Rhetorically it is an argument against ‘patching up’ a problem or as the Fix the Debt people put it in their messaging “Kicking the Can (Down the Road)”. If the need is permanent so too should be the structure that provides it, come what may there will be some need to provide transit of goods and people from San Francisco to Oakland as long as those cities exist. Showing that both BART and the new Bay Bridge will proper maintenance will suffice for 35 years is not good enough, long range planners need to think about year 36 and year 50.

Now whether given all the uncertainties in the specific case of Social Security we should be worrying about years 76-100 (sustainable solvency) or all years to Heat Death of the Sun (unfunded liability over the Infinite Future Horizon), that is whether this is just reasonable prudence or pointless crisis-mongering to ‘sustain’ a ‘current’ ‘crisis’, is an open question. For example the current funding ‘crisis’ in the Post Office forcing shutdown in Saturday delivery is the result of a requirement to pre fund retiree health care for 75 years, or for the new hires of 2053.

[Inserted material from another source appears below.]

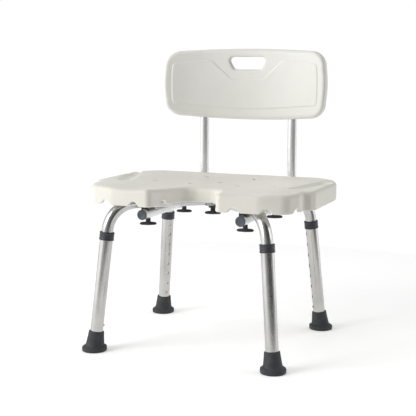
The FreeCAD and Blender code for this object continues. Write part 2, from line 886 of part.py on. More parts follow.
def backrest_panel():
    """A curved moulded panel with a hand slot, and a socket for each post."""
    outline = panel_outline()
    thick, shell = cell["panel_thickness"], cell["shell"]
    curved = curved_slab(outline, thick)
    doc.recompute()
    eased = doc.addObject("Part::Fillet", "PanelEdges")
    eased.Base = curved
    edges = [
        number for number, edge in enumerate(curved.Shape.Edges, start=1)
        if not across_the_rim(edge)
    ]
    radius = cell["panel_edge"].value
    eased.Edges = [(number, radius, radius) for number in edges]

    depth = cell["back_post"] - cell["panel_centre"]
    inner = outline.makeOffset2D(-(shell + 2).value)
    slot_width = (cell["slot_top_half"] + shell) * 2
    slot_height = cell["slot_top"] - cell["slot_bottom"] + shell * 2
    deep, low = 60, as_size(450)
    solid = [block(slot_width, deep, slot_height, 0, 0, cell["slot_bottom"] - shell)]
    tools = [hand_slot()]
    for way in SIDES.values():
        x = cell["back_x"] * way
        width = cell["back_diameter"] + shell * 2
        solid.append(block(width, deep, cell["post_top"] + shell - low, x, 0, low))
        tools.append(cylinder(cell["back_diameter"], cell["post_top"] - low, x, depth, low))
        for z in SCREW_HEIGHTS:
            back = Rotation(Vector(1, 0, 0), -90)
            tools.append(cylinder(cell["screw_diameter"], deep, x, depth, z, back))
            tools.append(cylinder(cell["screw_head"], deep, x, depth + cell["screw_seat"], z, back))
    tools.append(cut(curved_slab(inner, thick - shell * 2), solid))
    panel = finished(cut(eased, tools), "backrest_panel")
    place(panel, 0, cell["crossing_y"] + cell["panel_centre"], 0)


def curved_slab(outline, thick):
    """An upright outline as thick as given, swept forward at its two ends."""
    slab = extruded(outline, Vector(0, 1, 0), 160, symmetric=True)
    height = cell["panel_top"] + 20
    radius = sweep_radius()
    band = cut(
        cylinder(radius * 2 + thick, height, 0, -radius),
        [cylinder(radius * 2 - thick, height + 2, 0, -radius, -1)],
    )
    curved = doc.addObject("Part::MultiCommon", "CurvedSlab")
    curved.Shapes = [slab, band]
    return curved


def across_the_rim(edge):
    """Whether an edge runs through the panel's thickness, from front to back."""
    ends = [vertex.Point for vertex in edge.Vertexes]
    return len(ends) == 2 and abs(ends[0].y - ends[1].y) > 20 and abs(ends[0].z - ends[1].z) < 1


def hand_slot():
    """The grip opening near the panel's top, wider above than below."""
    wide, narrow = cell["slot_top_half"].value, cell["slot_bottom_half"].value
    high, low = cell["slot_top"].value, cell["slot_bottom"].value
    corner = cell["slot_corner"].value
    half = [(narrow, low, corner), (wide, high, corner)]
    mirrored = [(-x, z, radius) for x, z, radius in reversed(half)]
    shape = rounded_outline(half + mirrored)
    upright = Rotation(Vector(1, 0, 0), 90)
    shape.Placement = Placement(Vector(0, 60, 0), upright)
    tool = doc.addObject("Part::Feature", "HandSlot")
    tool.Shape = Part.Face(shape).extrude(Vector(0, -120, 0))
    return tool


def backrest_screws():
    """Four screws from behind, through the panel and into the posts."""
    head, shaft = cell["screw_head"] / 2, cell["screw_diameter"] / 2
    seat = cell["screw_seat"]
    screws = []
    for way in SIDES.values():
        for z in SCREW_HEIGHTS:
            screw = turned([
                (0, 0), (shaft, 0), (shaft, seat), (head, seat), (head, seat + 1),
                (head - 1.5, seat + 2), (0, seat + 2),
            ], "Screw")
            back = Rotation(Vector(1, 0, 0), -90)
            place(screw, cell["back_x"] * way, 0, z, back)
            screws.append(screw)
    group = doc.addObject("Part::Compound", "Screws")
    group.Links = screws
    y = cell["crossing_y"] + cell["back_post"]
    place(finished(group, "backrest_screws"), 0, y, 0)


backrest_panel()
backrest_screws()


# ---------------------------------------------------------------- knobs and saddles


def wing_knob(name, top, angle):
    """A plastic wing knob with a short stem, hanging from its top face."""
    body = doc.addObject("PartDesign::Body", "Knob")
    stem = new_sketch(body, "XY_Plane")
    draw_circle(stem, cell["knob_stem"])
    draw_circle(stem, cell["bolt_diameter"])
    drop = cell["wing_thickness"] + 8
    bind(stem, "AttachmentOffset.Base.z", -drop)
    padded(body, stem, drop)
    wing = new_sketch(body, "XY_Plane")
    reach = (cell["wing_span"] - cell["wing_width"]) / 2
    half = cell["wing_width"] / 2
    slim = half - 1.5
    draw_polygon(wing, [
        (-reach, -slim), (-half, -half), (half, -half), (reach, -slim), (reach + half, -slim / 2),
        (reach + half, slim / 2), (reach, slim), (half, half), (-half, half), (-reach, slim),
        (-reach - half, slim / 2), (-reach - half, -slim / 2),
    ])
    draw_circle(wing, cell["bolt_diameter"])
    bind(wing, "AttachmentOffset.Base.z", -drop)
    padded(body, wing, cell["wing_thickness"])
    x, y = bolt_places()[name]
    turn = Rotation(Vector(0, 0, 1), angle)
    place(finished(body, "wing_knob_" + name), x, cell["crossing_y"] + y, top, turn)


def knob_bolt(name, top):
    """The steel stud moulded into a wing knob."""
    drop = cell["wing_thickness"] + 7
    bottom = top - drop
    stud = cylinder(cell["bolt_diameter"], cell["bolt_top"] - bottom)
    x, y = bolt_places()[name]
    place(finished(stud, "knob_bolt_" + name), x, cell["crossing_y"] + y, bottom)


def tube_saddle(name):
    """A plastic cradle that fills the corners where a back tube meets a cross tube."""
    low = cell["back_height"] + cell["saddle_rise"]
    high = cross_height - 1.5
    body = block(cell["saddle_width"], cell["saddle_length"], high - low, 0, 0, low)
    side_x, side_y = LEGS[name]
    half = 60
    along = Rotation(Vector(1, 0, 0), 90)
    turn = Rotation(Vector(0, 0, 1), heading(name))
    level = turn.multiply(Rotation(Vector(0, 1, 0), 90))
    reach = turn.multVec(Vector(half, 0, 0))
    under = cylinder(cell["back_diameter"], half * 2, 0, half, cell["back_height"], along)
    over = cylinder(cell["cross_diameter"], half * 2, -reach.x, -reach.y, cross_height, level)
    bore = cylinder(cell["bolt_hole"], half, 0, 0, cell["back_height"])
    saddle = finished(cut(body, [under, over, bore]), "tube_saddle_" + name)
    place(saddle, cell["back_x"] * side_x, cell["crossing_y"] + knob_y * side_y, 0)


def centre_spacer(low, high):
    """The block under the crossing that the middle knob pulls against."""
    body = doc.addObject("PartDesign::Body", "Spacer")
    section = new_sketch(body, "XY_Plane")
    half = cell["spacer_width"] / 2
    draw_polygon(section, [(-half, -half), (half, -half), (half, half), (-half, half)])
    draw_circle(section, cell["bolt_hole"])
    padded(body, section, high - low)
    place(finished(body, "centre_spacer"), 0, cell["crossing_y"], low)


tube_low = cell["back_height"] - cell["back_diameter"] / 2 - cell["clearance"]
cross_low = cross_height - cell["cross_diameter"] / 2
spacer_low = cross_low - cell["spacer_height"]
centre_top = spacer_low - cell["clearance"]
for knob_name, knob_turn in KNOB_TURNS.items():
    wing_knob(knob_name, tube_low, knob_turn)
    knob_bolt(knob_name, tube_low)
    tube_saddle(knob_name)
centre_spacer(spacer_low, cross_low)
wing_knob("centre", centre_top, CENTRE_KNOB_TURN)
knob_bolt("centre", centre_top)


# ---------------------------------------------------------------- checks and export


def check_and_export():
    doc.recompute()
    for thing in doc.Objects:
        if "Invalid" in thing.State or "Error" in thing.State:
            raise RuntimeError("%s (%s) is %s" % (thing.Name, thing.Label, thing.State))
    for part in subparts:
        if part.Shape.isNull() or not part.Shape.isValid():
            raise RuntimeError("%s has no valid shape" % part.Label)
    os.makedirs("parts", exist_ok=True)
    whole = FreeCAD.BoundBox()
    for part in subparts:
        part.Shape.exportStep("parts/%s.step" % part.Label)
        whole.add(part.Shape.optimalBoundingBox(False))
    print("sub-parts:", len(subparts))
    print("box:", whole)


check_and_export()
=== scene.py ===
import json
import math

import bmesh
import bpy
import numpy as np
from mathutils import Matrix, Vector
from mathutils.geometry import delaunay_2d_cdt


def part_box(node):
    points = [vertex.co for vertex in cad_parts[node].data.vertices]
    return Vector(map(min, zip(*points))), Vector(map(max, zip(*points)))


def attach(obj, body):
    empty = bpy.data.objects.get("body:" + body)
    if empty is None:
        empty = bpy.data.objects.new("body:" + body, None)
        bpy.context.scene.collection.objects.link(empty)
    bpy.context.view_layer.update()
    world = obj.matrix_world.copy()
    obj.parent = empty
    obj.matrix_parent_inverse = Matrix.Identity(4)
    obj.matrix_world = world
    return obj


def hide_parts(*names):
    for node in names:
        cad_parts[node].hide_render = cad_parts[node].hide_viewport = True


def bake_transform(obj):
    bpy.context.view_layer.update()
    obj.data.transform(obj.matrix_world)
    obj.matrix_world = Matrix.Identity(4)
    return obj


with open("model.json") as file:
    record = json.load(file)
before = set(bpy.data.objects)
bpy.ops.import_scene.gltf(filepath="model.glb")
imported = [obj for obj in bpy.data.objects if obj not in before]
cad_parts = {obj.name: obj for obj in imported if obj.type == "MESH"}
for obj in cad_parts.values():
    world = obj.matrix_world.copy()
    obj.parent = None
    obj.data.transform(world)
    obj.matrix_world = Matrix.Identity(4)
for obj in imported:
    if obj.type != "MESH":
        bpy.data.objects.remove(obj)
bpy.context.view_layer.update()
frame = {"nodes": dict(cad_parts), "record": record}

# A height-adjustable shower chair. Everything is in metres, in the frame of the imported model:
# +Z is up, the sitter looks along -Y, and +X is the sitter's left.

MM = 0.001
LEGS = ("front_left", "front_right", "back_left", "back_right")
KNOBS = LEGS + ("centre",)


def middle(node):
    """The middle of a CAD node's box."""
    low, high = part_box(node)
    return (low + high) / 2


CROSSING = middle("centre_spacer")
SEAT_LOW, SEAT_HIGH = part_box("seat_board")
PANEL_LOW, PANEL_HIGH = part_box("backrest_panel")
TUBE_X = middle("tube_cap_left").x


# ---------------------------------------------------------------- mesh building


class Surface:
    """A mesh that is put together from strips, fields and rings that share their points."""

    def __init__(self):
        self.points = []
        self.faces = []

    def add(self, points):
        """New points, as the list of their numbers."""
        first = len(self.points)
        self.points.extend(tuple(point) for point in points)
        return list(range(first, len(self.points)))

    def stitch(self, lower, upper):
        """Quads between two closed rings that have as many points."""
        for step in range(len(lower)):
            after = (step + 1) % len(lower)
            self.faces.append((lower[step], lower[after], upper[after], upper[step]))

    def rings(self, rings):
        """Strips through closed rings of points, as the numbers of each ring."""
        numbers = [self.add(ring) for ring in rings]
        for lower, upper in zip(numbers, numbers[1:]):
            self.stitch(lower, upper)
        return numbers

    def close(self, ring, centre):
        """A fan of triangles from a ring to one point."""
        tip = self.add([centre])[0]
        for step in range(len(ring)):
            self.faces.append((ring[step], ring[(step + 1) % len(ring)], tip))

    def piece(self, name, material, smooth_angle=40):
        """The finished object, with outward faces and soft shading up to an angle."""
        mesh = bpy.data.meshes.new(name)
        mesh.from_pydata(self.points, [], self.faces)
        mesh.validate()
        mesh.materials.append(material)
        thing = bpy.data.objects.new(name, mesh)
        bpy.context.scene.collection.objects.link(thing)
        tidy_normals(mesh, smooth_angle)
        return thing


def tidy_normals(mesh, smooth_angle):
    """Merge doubled points, turn faces outward, and shade softly up to an angle."""
    work = bmesh.new()
    work.from_mesh(mesh)
    bmesh.ops.remove_doubles(work, verts=work.verts, dist=1e-7)
    bmesh.ops.recalc_face_normals(work, faces=work.faces)
    for face in work.faces:
        face.smooth = True
    limit = math.radians(smooth_angle)
    for edge in work.edges:
        edge.smooth = len(edge.link_faces) == 2 and edge.calc_face_angle() < limit
    work.to_mesh(mesh)
    work.free()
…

Similarly Congressional restrictions on Social Security Administration have forced field office consolidation and early closing even though those expenses are billed back against a Trust Fund with $2.6 trillion in legally available assets (which presumably have to be paid back SOMEDAY, why starve SS today?)

I am not really aware of ‘sustainable’ being deployed in that many other policy areas, then again I have a certain amount of tunnel vision on this topic. So to the degree that SS has actually been the source of injection of this term into political discourse it’s precise usage may not be illuminating to your overall question.